= Work to do =
Repeat exactly, and only, the lines from the one that contains "heat_sink = extrude(heat_sink_section(), body_length)" through the one that contains "bpy.data.objects.remove(obj)", both ends included.
-------- Provided material
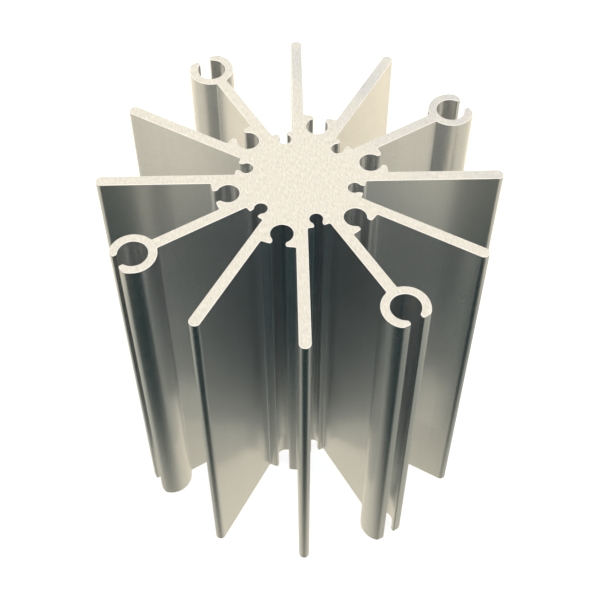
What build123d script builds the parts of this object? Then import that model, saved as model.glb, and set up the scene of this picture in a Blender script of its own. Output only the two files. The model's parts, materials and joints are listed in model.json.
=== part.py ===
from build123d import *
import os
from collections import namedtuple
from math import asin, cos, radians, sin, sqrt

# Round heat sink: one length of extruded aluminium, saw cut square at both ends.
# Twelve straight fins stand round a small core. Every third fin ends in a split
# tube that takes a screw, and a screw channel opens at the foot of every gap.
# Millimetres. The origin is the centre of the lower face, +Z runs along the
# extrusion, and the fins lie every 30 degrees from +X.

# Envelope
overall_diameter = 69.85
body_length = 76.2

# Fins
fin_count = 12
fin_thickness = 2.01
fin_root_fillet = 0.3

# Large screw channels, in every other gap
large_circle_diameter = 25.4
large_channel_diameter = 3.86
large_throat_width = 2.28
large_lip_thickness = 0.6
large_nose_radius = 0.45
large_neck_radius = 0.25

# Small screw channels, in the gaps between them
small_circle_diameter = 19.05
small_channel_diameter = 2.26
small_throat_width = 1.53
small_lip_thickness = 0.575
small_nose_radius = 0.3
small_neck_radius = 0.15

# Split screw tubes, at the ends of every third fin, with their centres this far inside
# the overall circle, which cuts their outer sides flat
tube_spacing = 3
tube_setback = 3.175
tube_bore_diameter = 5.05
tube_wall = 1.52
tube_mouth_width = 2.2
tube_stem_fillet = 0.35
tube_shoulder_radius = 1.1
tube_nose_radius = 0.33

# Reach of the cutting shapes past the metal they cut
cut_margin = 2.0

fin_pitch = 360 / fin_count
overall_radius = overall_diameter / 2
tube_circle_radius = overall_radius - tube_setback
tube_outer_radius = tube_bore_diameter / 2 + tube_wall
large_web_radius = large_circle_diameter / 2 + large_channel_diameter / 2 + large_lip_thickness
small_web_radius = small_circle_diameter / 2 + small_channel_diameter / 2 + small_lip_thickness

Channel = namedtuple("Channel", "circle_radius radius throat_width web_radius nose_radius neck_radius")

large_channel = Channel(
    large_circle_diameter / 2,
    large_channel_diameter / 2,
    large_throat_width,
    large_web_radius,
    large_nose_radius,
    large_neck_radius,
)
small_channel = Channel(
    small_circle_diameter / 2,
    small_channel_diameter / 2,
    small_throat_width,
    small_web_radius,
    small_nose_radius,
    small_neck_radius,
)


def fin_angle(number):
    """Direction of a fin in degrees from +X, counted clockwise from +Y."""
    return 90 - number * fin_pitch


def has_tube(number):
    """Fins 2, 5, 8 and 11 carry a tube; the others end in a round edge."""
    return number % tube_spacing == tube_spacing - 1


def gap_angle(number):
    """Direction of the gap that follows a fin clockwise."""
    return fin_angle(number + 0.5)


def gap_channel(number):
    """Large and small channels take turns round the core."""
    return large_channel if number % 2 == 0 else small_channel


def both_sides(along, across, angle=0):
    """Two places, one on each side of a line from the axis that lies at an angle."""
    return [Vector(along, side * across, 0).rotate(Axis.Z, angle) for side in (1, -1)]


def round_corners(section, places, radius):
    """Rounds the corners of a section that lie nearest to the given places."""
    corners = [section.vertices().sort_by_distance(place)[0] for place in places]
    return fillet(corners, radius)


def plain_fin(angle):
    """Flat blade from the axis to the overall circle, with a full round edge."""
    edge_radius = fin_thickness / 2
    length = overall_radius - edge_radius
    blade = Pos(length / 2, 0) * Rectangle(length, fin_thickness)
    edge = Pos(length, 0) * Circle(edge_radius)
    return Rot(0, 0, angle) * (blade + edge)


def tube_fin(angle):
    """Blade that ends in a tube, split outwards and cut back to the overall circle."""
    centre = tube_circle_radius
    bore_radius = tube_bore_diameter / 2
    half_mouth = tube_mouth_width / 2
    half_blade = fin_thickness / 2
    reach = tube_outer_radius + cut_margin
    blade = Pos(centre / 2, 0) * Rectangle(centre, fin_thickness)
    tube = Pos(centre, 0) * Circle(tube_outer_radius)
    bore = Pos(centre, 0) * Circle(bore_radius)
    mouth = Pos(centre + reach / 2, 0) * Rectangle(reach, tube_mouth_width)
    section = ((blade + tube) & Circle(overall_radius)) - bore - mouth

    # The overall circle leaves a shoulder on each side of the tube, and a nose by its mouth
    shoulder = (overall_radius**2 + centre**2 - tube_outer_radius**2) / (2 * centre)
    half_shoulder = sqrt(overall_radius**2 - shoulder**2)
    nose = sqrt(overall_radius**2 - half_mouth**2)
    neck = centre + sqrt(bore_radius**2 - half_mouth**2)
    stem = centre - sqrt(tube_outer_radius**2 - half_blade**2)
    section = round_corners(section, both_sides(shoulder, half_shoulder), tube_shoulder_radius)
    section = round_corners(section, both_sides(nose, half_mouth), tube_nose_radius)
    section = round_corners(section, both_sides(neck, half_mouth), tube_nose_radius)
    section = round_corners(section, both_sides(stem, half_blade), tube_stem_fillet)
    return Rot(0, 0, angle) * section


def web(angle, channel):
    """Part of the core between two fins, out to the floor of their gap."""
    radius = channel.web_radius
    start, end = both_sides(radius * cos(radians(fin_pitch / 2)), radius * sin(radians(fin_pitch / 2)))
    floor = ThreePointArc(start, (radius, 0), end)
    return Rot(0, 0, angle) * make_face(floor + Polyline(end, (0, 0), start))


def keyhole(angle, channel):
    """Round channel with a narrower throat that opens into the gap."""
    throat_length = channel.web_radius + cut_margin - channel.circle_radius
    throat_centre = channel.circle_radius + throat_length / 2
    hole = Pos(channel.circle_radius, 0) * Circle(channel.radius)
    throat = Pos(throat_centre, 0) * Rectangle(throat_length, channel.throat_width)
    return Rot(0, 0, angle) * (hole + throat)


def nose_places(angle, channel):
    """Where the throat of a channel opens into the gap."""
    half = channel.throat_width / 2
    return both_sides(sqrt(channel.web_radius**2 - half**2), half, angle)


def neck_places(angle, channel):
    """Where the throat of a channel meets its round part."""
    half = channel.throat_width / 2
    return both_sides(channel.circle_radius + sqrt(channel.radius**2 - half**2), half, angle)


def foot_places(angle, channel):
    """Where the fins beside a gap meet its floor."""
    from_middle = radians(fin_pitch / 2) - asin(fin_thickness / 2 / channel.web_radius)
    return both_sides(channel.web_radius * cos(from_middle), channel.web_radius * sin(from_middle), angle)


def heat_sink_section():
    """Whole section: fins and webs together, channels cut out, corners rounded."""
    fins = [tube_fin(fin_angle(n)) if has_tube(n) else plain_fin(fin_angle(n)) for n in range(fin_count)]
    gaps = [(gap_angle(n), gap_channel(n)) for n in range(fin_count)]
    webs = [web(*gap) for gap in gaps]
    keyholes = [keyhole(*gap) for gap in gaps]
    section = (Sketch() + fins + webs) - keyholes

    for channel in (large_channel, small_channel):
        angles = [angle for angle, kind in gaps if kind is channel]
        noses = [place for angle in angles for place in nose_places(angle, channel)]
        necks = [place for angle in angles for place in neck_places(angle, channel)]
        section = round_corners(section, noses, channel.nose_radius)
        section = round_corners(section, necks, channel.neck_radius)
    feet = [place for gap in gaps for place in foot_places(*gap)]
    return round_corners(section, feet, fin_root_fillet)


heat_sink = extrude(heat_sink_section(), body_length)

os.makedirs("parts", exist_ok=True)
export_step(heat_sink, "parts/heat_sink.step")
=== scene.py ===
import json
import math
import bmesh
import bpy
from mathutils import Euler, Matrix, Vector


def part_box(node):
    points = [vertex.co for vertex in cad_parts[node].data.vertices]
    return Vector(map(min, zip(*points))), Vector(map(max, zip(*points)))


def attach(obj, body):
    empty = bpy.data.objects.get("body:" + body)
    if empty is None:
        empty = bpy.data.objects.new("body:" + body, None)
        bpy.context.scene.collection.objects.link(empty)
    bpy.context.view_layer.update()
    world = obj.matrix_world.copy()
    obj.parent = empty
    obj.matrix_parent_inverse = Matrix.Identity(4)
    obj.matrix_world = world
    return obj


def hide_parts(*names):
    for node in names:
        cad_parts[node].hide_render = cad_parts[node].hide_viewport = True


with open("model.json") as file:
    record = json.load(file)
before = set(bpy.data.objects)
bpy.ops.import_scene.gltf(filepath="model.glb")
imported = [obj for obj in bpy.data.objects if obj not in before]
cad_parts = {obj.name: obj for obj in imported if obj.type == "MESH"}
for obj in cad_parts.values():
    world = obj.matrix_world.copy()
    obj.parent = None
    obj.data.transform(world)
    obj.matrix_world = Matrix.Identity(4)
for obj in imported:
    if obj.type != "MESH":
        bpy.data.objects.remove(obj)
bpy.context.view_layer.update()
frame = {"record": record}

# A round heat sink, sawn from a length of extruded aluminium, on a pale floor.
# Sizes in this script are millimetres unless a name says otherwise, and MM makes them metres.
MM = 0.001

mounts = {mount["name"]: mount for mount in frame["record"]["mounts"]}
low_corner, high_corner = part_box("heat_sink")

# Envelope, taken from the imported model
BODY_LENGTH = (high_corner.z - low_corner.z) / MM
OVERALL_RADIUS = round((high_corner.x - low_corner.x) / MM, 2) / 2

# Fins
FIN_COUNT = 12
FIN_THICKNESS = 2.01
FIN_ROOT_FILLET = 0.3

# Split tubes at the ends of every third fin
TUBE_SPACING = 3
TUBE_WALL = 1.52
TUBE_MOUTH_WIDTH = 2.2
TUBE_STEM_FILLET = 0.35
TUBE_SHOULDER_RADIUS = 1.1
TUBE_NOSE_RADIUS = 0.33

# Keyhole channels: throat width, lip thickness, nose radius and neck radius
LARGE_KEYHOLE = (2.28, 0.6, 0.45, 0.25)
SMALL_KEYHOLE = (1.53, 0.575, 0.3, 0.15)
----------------
= Task solution =
heat_sink = extrude(heat_sink_section(), body_length)

os.makedirs("parts", exist_ok=True)
export_step(heat_sink, "parts/heat_sink.step")
=== scene.py ===
import json
import math
import bmesh
import bpy
from mathutils import Euler, Matrix, Vector


def part_box(node):
    points = [vertex.co for vertex in cad_parts[node].data.vertices]
    return Vector(map(min, zip(*points))), Vector(map(max, zip(*points)))


def attach(obj, body):
    empty = bpy.data.objects.get("body:" + body)
    if empty is None:
        empty = bpy.data.objects.new("body:" + body, None)
        bpy.context.scene.collection.objects.link(empty)
    bpy.context.view_layer.update()
    world = obj.matrix_world.copy()
    obj.parent = empty
    obj.matrix_parent_inverse = Matrix.Identity(4)
    obj.matrix_world = world
    return obj


def hide_parts(*names):
    for node in names:
        cad_parts[node].hide_render = cad_parts[node].hide_viewport = True


with open("model.json") as file:
    record = json.load(file)
before = set(bpy.data.objects)
bpy.ops.import_scene.gltf(filepath="model.glb")
imported = [obj for obj in bpy.data.objects if obj not in before]
cad_parts = {obj.name: obj for obj in imported if obj.type == "MESH"}
for obj in cad_parts.values():
    world = obj.matrix_world.copy()
    obj.parent = None
    obj.data.transform(world)
    obj.matrix_world = Matrix.Identity(4)
for obj in imported:
    if obj.type != "MESH":
        bpy.data.objects.remove(obj)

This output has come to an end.